Article 3 common to the four Conventions states in Section 1 that, "In the case of armed conflict not of an international character [such as the case of Sudan civil war] each part [including insurgents although they do not have the legal capacity to sign the Geneva Conventions] shall be bound to apply the following provisions:

(1) Persons taking no active part in the hostilities, including members of armed forces who had laid down their arms and those placed hors de combat by sickness, wounds, detention, or any other cause, shall in all circumstances be treated humanely, without any adverse distinction founded on race, color, religion or faith, sex, birth of wealth or any other similar criteria. To this end the following acts are and shall remain prohibited at any time and in any place whatsoever with respect to the above-mentioned persons: (1) violence to life and person, in particular murder of all kinds, mutilation, and cruel treatment and torture; (b) taking of hostages; (c) outrages upon personal dignity, in humiliating and degrading treatment; and (d) the passing of sentences and the carrying out of executions without previous judgment pronounced by a regularly constituted court, affording all the judicial guarantees which are recognized as indispensable by civilized peoples" (Human Rights Watch/Africa, 1994). The parties to the internal conflict of the Sudan are defined as "the government and the two SPLA factions and possibly a third SPLA faction, that of William Nyoun."

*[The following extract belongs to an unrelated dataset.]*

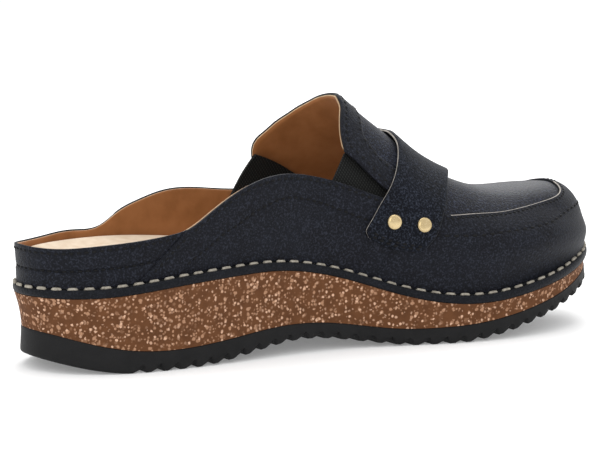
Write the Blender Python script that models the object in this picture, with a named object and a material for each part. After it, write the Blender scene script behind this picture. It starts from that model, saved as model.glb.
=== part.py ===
"""Left clog with a closed front and an open heel: rubber outsole, cork midsole, sewn rand, footbed,
hollow leather upper with a raised apron seam, two elastic gores, and a saddle strap held by two
rivets on each side.

X runs from heel to toe, Y to the wearer's left (the outer side of this left shoe), Z up from the floor.
A place along the shoe is a share of SOLE_LENGTH, 0 at the heel. A place on the last is that share with a
climb, 0 at the edge of the sole and 1 at the midline on top.
"""

import math

import bmesh
import bpy
import numpy as np

# Sizes in metres.
SOLE_LENGTH = 0.262
BALL_WIDTH = 0.098
SEAT_HEIGHT = 0.030      # floor to the top of the cork at the heel
THROAT_HEIGHT = 0.1026   # floor to the top edge of the tongue
RAND_THICKNESS = 0.0035
RAND_WIDTH = 0.0095
UPPER_WALL = 0.0026
APRON_STEP = 0.0012      # how far the apron lies below the ring round it
BAND_STEP = 0.0010       # how far the heel band lies below the quarter
BAND_FOOT_STEP = 0.0004  # the same for the band's lower strip
HEEL_OVERHANG = 0.0020   # the rand and band stand this far behind the outsole
STRAP_THICKNESS = 0.0018
GORE_THICKNESS = 0.0012
FIT = 0.0003             # clear gap between neighbouring pieces
STRAP_FIT = 0.0005
GORE_FIT = 0.0008
TREAD_PITCH = 0.0066
TREAD_GROOVE = 0.0024
TREAD_DEPTH = 0.0015
TREAD_FROM = 0.165       # share where the ribs start
EDGE_ROUND = 0.0013
DISH_DEPTH = 0.0035      # hollow of the footbed
RIVET_RADIUS = 0.0034
RIVET_HEIGHT = 0.0012
TOE_SHIFT = -0.075       # toe tip to the inner side, share of BALL_WIDTH

# Half widths of the sole as shares of BALL_WIDTH, inner (medial) and outer (lateral) side.
OUTLINE = (
    # share, inner, outer
    (0.05, 0.235, 0.235),
    (0.12, 0.325, 0.330),
    (0.25, 0.345, 0.360),
    (0.38, 0.325, 0.375),
    (0.48, 0.325, 0.400),
    (0.58, 0.390, 0.455),
    (0.67, 0.462, 0.490),
    (0.76, 0.490, 0.472),
    (0.84, 0.470, 0.400),
    (0.92, 0.385, 0.275),
    (0.97, 0.270, 0.140),
)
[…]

As noted in SHRO-Cairo Cultural Forums, the relationship between religion and politics indicates a long-standing problem in the modern history of Sudan. The NDA succeeded in reaching a national agreement between all political and military parties, except the NIF. The agreement states, "All human rights norms and principles enshrined in regional and international human rights instruments and covenants shall be an integral part of the constitution of the Sudan and any law, decree, executive order or policy measure contrary thereof shall be considered null and void and unconstitutional. No political party shall be established on religious basis. The State shall acknowledge and respect pluralism in Sudan and shall undertake to promote and bring about peaceful interaction and co-existence, equality and tolerance among religious and noble spiritual beliefs, and shall permit peaceful religious prosletisation and prohibit coercion in religion, or the perpetuation in any place, forum or location in the Sudan of any act or measure intended to arouse religious sedition or racial hatred."

Interestingly, the Christian Solidarity International (CSI) interviewed in a special report (cordially delivered to the Quarterly) a Qura'nic school teacher and member of the former Sudanese Parliament who said in an interview with CSI that, "The NOIF regime does not represent the real Islam - they are just media people and propagandists. In all religions, it is wrong to use force and to oppress the people. This is what the NIF does. I personally know Turabi [i.e,. Dr. Hassan Al-Turabi, Patron of the NIF party and regime, at the time of this report]. I do not believe he is really a holy man because his people are doing such bad things. The NIF elite wants to rule the whole country. They are afraid that if the [people] become educated and advanced they will start speaking about their human rights and assert their rights. If the outside world wants to have dialogue with the Sudanese Muslims, they must have dialogue with the Sufi and Ulema (Islamic jurists). These are the true representatives of Islam. The leaders of the NIF group are liars and do not have the interest of Islam or of our people at heart. During the past 6 years of the NIF rule, the violations of the tenets of Islam have multiplied rapidly in Sudan."